Écrit par : Ray | mardi, 14 février 2006
Et écrire sans mots, vous avez essayé? Ne riez pas, il y a là déjà toute une tradition. En voici d'ailleurs un bel exemple, tiré de la littérature ouzbèke du 18ème siècle:"
". C'est beau, non?
Écrit par : Eddie | mardi, 14 février 2006
Moi, dans le texte de Ray, je compte trois adjectifs: anxieux, trois et quatre.
Écrit par : Eddie | mardi, 14 février 2006
Yes ! je voulais pas compter les numéraux (!) mais anxieux tout de même, anxieux...
Écrit par : Ray | mardi, 14 février 2006
Et sans même une phrase, ça donne :"" ?
Écrit par : Ray | mardi, 14 février 2006
Sans même une phrase, ça donne un livre que j'ai vu dans la bibliothèque d'un ami : une succession de signes typographiques sur 150 pages (beau papier) qui a permis à son auteur de décrocher une confortable aide financière à l'écriture. Par courtoisie pour cet auteur qui a aussi publié de vrais livres et qui a eu bien raison de profiter d'un système qui permet ce genre de farce, je ne dévoile pas son nom ni même celui de l'organisme auprès duquel je vais à mon tour déposer une demande pour la publication de mes listes de courses chez le traiteur.

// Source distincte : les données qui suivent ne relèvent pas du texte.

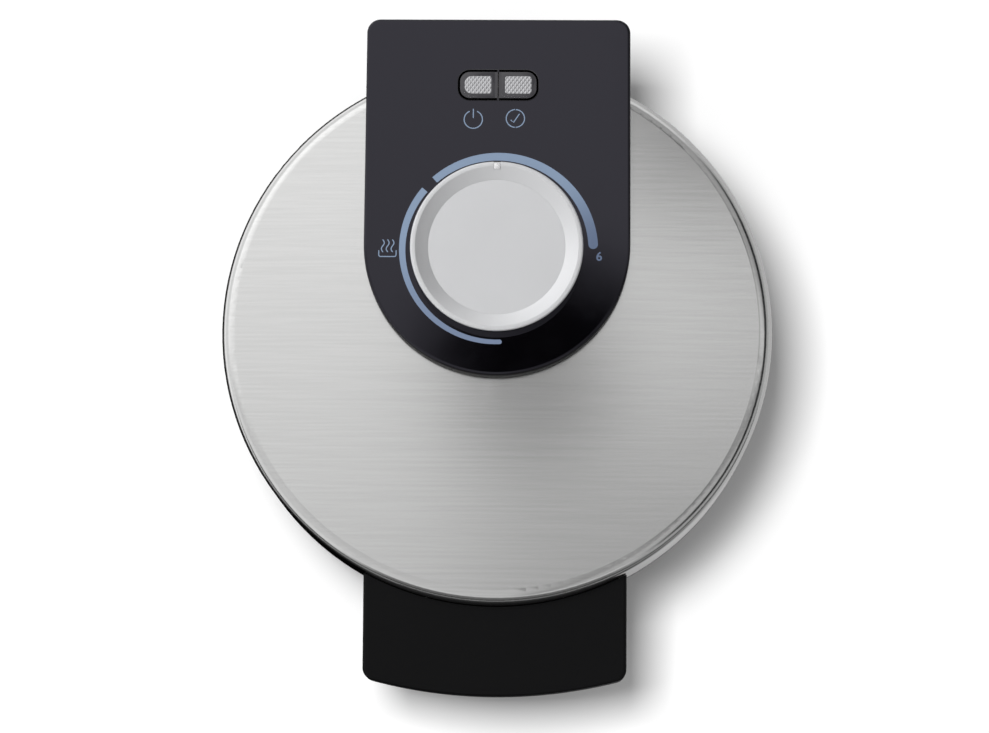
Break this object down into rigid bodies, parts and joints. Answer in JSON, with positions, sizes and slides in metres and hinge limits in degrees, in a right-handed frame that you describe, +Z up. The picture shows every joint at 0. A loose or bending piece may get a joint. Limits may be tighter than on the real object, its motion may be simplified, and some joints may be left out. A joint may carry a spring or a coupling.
{
  "type": "belgian waffle maker",
  "caption": "Round countertop waffle maker: deep gridded plates under a brushed steel hinged lid, with a large dial on a glossy control panel and a flat front handle.",
  "frame": {"origin": "on the table, in the middle of the footprint, under the feet", "axes": "+X to the right, +Y from the handle towards the hinge, +Z up"},
  "size_m": [0.24, 0.2948, 0.1046],
  "materials": {
    "lid_steel": "fine straight brushing across the lid",
    "base_plastic": "fine-textured black moulding",
    "handle_plastic": "fine-grained black moulding",
    "panel_gloss": "polished black",
    "dial_metal": "satin silver",
    "marker_chrome": "bright",
    "window_lens": "polished smoke grey",
    "window_diffuser": "diamond-textured silver grey",
    "plate_coating": "dark non-stick coating on the casting",
    "steel_parts": "plain zinc-plated steel",
    "screws": "zinc-plated steel",
    "element_tube": "dark oxidised tube",
    "reflector_metal": "bright sheet",
    "foot_rubber": "soft matt rubber",
    "gland_rubber": "matt rubber",
    "terminal_plastic": "off-white moulding",
    "thermostat_ceramic": "cream ceramic and phenolic",
    "sensor_copper": "copper tube",
    "lamp_glass": "clear with an amber core"
  },
  "bodies": {
    "base": {"base_housing": "base_plastic", "hinge_block": "base_plastic", "hinge_pins": "steel_parts", "hinge_block_screws": "screws", "handle_rest": "base_plastic", "handle_rest_screws": "screws", "bottom_cover": "base_plastic", "cover_screws": "screws", "rubber_feet": "foot_rubber", "lower_grid_plate": "plate_coating", "lower_plate_screws": "screws", "lower_heating_element": "element_tube", "lower_reflector": "reflector_metal", "lower_reflector_screws": "screws", "cord_gland": "gland_rubber", "terminal_block": "terminal_plastic", "terminal_screws": "screws"},
    "lid": {"lid_frame": "base_plastic", "hinge_bracket": "steel_parts", "hinge_bracket_screws": "screws", "lid_skin": "lid_steel", "upper_grid_plate": "plate_coating", "upper_plate_screws": "screws", "upper_heating_element": "element_tube", "upper_reflector": "reflector_metal", "upper_reflector_screws": "screws", "control_housing": "base_plastic", "housing_screws": "screws", "control_panel": "panel_gloss", "thermostat_plate": "steel_parts", "thermostat": "thermostat_ceramic", "thermostat_screws": "screws", "sensor_tube": "sensor_copper", "thermal_fuse": "thermostat_ceramic", "plate_clips": "steel_parts", "clip_screws": "screws", "left_lens": "window_lens", "right_lens": "window_lens", "left_diffuser": "window_diffuser", "right_diffuser": "window_diffuser", "lamp_holder": "terminal_plastic", "indicator_lamps": "lamp_glass", "handle_cover": "handle_plastic", "handle_shell": "handle_plastic", "handle_screws": "screws", "handle_cover_screws": "screws"},
    "dial": {"dial": "dial_metal", "dial_cap": "dial_metal", "dial_marker": "marker_chrome", "thermostat_shaft": "steel_parts"}
  },
  "joints": [
    {"name": "lid_hinge", "type": "hinge", "parent": "base", "child": "lid", "pos_m": [0, 0.1404, 0.051], "axis": [-1, 0, 0], "range_deg": [0, 102]},
    {"name": "knob_turn", "type": "hinge", "parent": "lid", "child": "dial", "pos_m": [0, 0.0436, 0.097], "axis": [0, 0, 1], "range_deg": [-90, 180]}
  ]
}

Écrit par : Christian Cottet-Emard | mardi, 14 février 2006
J'adore cette histoire :-)
Écrit par : Calou | mardi, 14 février 2006
y a plus besoin d'adjectifs ! y a plus besoin de mots ! on peut se faire comprendre sans ! on DOIT même !
tenez par exemple :
CPE CDD CDI
HIV H5N1
UMP PS PC UDF
URL HTTP WWW
UE USA ex-URSS
CGT FO SNES SUD
.FR .COM .GOUV
TF1 A2 FR3 M6
ZEP ZUP ZIP
Ko Mo Go
ALT GR CTRL SUPPR.
SMS RSS RTT
SOS …. SOS …SOS
Écrit par : hozan kebo | mardi, 14 février 2006
Hozan, ça rappelle le "L.H.O.O.Q." de Marcel Pisse-Pott'. Sans la Djockonde.
("djock", en belge, = chiotte)
Ray va-t-il nous retrouver la Djockonde de Marcel ?
Suspens...
Écrit par : Éric Dejaeger | mardi, 14 février 2006
Après P.A.G, reste plus rien, ah si, un fond de rouge, pour la Révolution ! VLR !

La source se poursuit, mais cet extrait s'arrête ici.